Build Nektar++ with support for ARPACK. This provides routines used for linear stability analyses. Alternative Arnoldi algorithms are also implemented directly in Nektar++.

• NEKTAR_USE_CCM

Use the ccmio library provided with the Star-CCM package for reading ccm files. This option is required as part of NekMesh if you wish to convert a Star-CCM mesh into the Nektar format. It is possible to read a Tecplot plt file from Star-CCM but this output currently needs to be converted to ascii format using the Tecplot package.

• NEKTAR_USE_CWIPI

Use the CWIPI library for enabling inter-process communication between two solvers. Solvers may also interface with third-party solvers using this package.

• NEKTAR_USE_FFTW

Build Nektar++ with support for FFTW for performing Fast Fourier Transforms (FFTs). This is used only when using domains with homogeneous coordinate directions.

• NEKTAR_USE_HDF5

Build Nektar++ with support for HDF5. This enables input/output in the HDF5 parallel file format, which can be very efficient for large numbers of processes. HDF5 output can be enabled by using a command-line option or in the SOLVERINFO section of the XML file. This option requires that Nektar++ be built with MPI support with NEKTAR_USE_MPI enabled and that HDF5 is compiled with MPI support.

• NEKTAR_USE_MESHGEN

Build the NekMesh utility with support for generating meshes from CAD geometries. This enables use of the OpenCascade Community Edition library, as well as Triangle and Tetgen.

• NEKTAR_USE_METIS

Build Nektar++ with support for the METIS graph partitioning library. This provides both an alternative mesh partitioning algorithm to SCOTCH for parallel simulations.

• NEKTAR_USE_MPI (Recommended)

Build Nektar++ with MPI parallelisation. This allows solvers to be run in serial or parallel.

• NEKTAR_USE_PETSC

Build Nektar++ with support for the PETSc package for solving linear systems.

• NEKTAR_USE_PYTHON3 (Requires NEKTAR_BUILD_PYTHON)

Enables the generation of Python3 interfaces.

• NEKTAR_USE_SCOTCH (Recommended)

Build Nektar++ with support for the SCOTCH graph partitioning library. This provides both a mesh partitioning algorithm for parallel simulations and enabled support for multi-level static condensation, so is highly recommended and enabled by default. However for systems that do not support SCOTCH build requirements (e.g. Windows), this can be disabled.

• NEKTAR_USE_SYSTEM_BLAS_LAPACK (Recommended)

On Linux systems, use the default BLAS and LAPACK library on the system. This may not be the implementation offering the highest performance for your architecture, but it is the most likely to work without problem.

• NEKTAR_USE_VTK

Build Nektar++ with support for VTK libraries. This is only needed for specialist utilities and is not needed for general use.

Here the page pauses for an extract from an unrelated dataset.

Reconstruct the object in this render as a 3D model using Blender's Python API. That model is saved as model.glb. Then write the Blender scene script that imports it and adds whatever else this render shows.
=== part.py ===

Note: The VTK libraries are not needed for converting the output of simulations to VTK format for visualization as this is handled internally.

The THIRDPARTY_BUILD_X options select which third-party libraries are automatically built during the Nektar++ build process. Below are the choices of X:

• ARPACK

Library of iterative Arnoldi algorithms.

• BLAS_LAPACK

Library of linear algebra routines.

• BOOST

The Boost libraries are frequently provided by the operating system, so automatic compilation is not enabled by default. If you do not have Boost on your system, you can enable this to have Boost configured automatically.

• CCMIO

I/O library for the Star-CCM+ format.

• CWIPI

Library for inter-process exchange of data between different solvers.

• FFTW

Fast-Fourier transform library.

• GSMPI

(MPI-only) Parallel communication library.

• HDF5

Hierarchical Data Format v5 library for structured data storage.

• METIS

A graph partitioning library used for mesh partitioning when Nektar++ is run in parallel.

• OCE

OpenCascade Community Edition 3D modelling library.

• PETSC

A package for the parallel solution of linear algebra systems.

• SCOTCH

A graph partitioning library used for mesh partitioning when Nektar++ is run in parallel, and reordering routines that are used in multi-level static condensation.

• TETGEN

3D tetrahedral meshing library.

• TINYXML

Library for reading and writing XML files.

• TRIANGLE

2D triangular meshing library.

There are also a number of additional options to fine-tune the build:

• NEKTAR_DISABLE_BACKUPS

By default, Nektar++ solvers and the FieldConvert utility will not overwrite any generated field files or output files they find an existing file with the same name. Instead, the existing file will be either moved to a backup file or you will be prompted to overwrite them. If you do not want this behaviour, then enabling this option will cause all pre-existing output to be overwritten silently.

• NEKTAR_TEST_ALL

Enables an extra set of more substantial and long-running tests.

• NEKTAR_TEST_USE_HOSTFILE

By default, MPI tests are run directly with the mpiexec command together with the number of cores. If your MPI installation requires a hostfile, enabling this option adds the command line argument -hostfile hostfile to the command line arguments when tests are run with ctest or the Tester executable.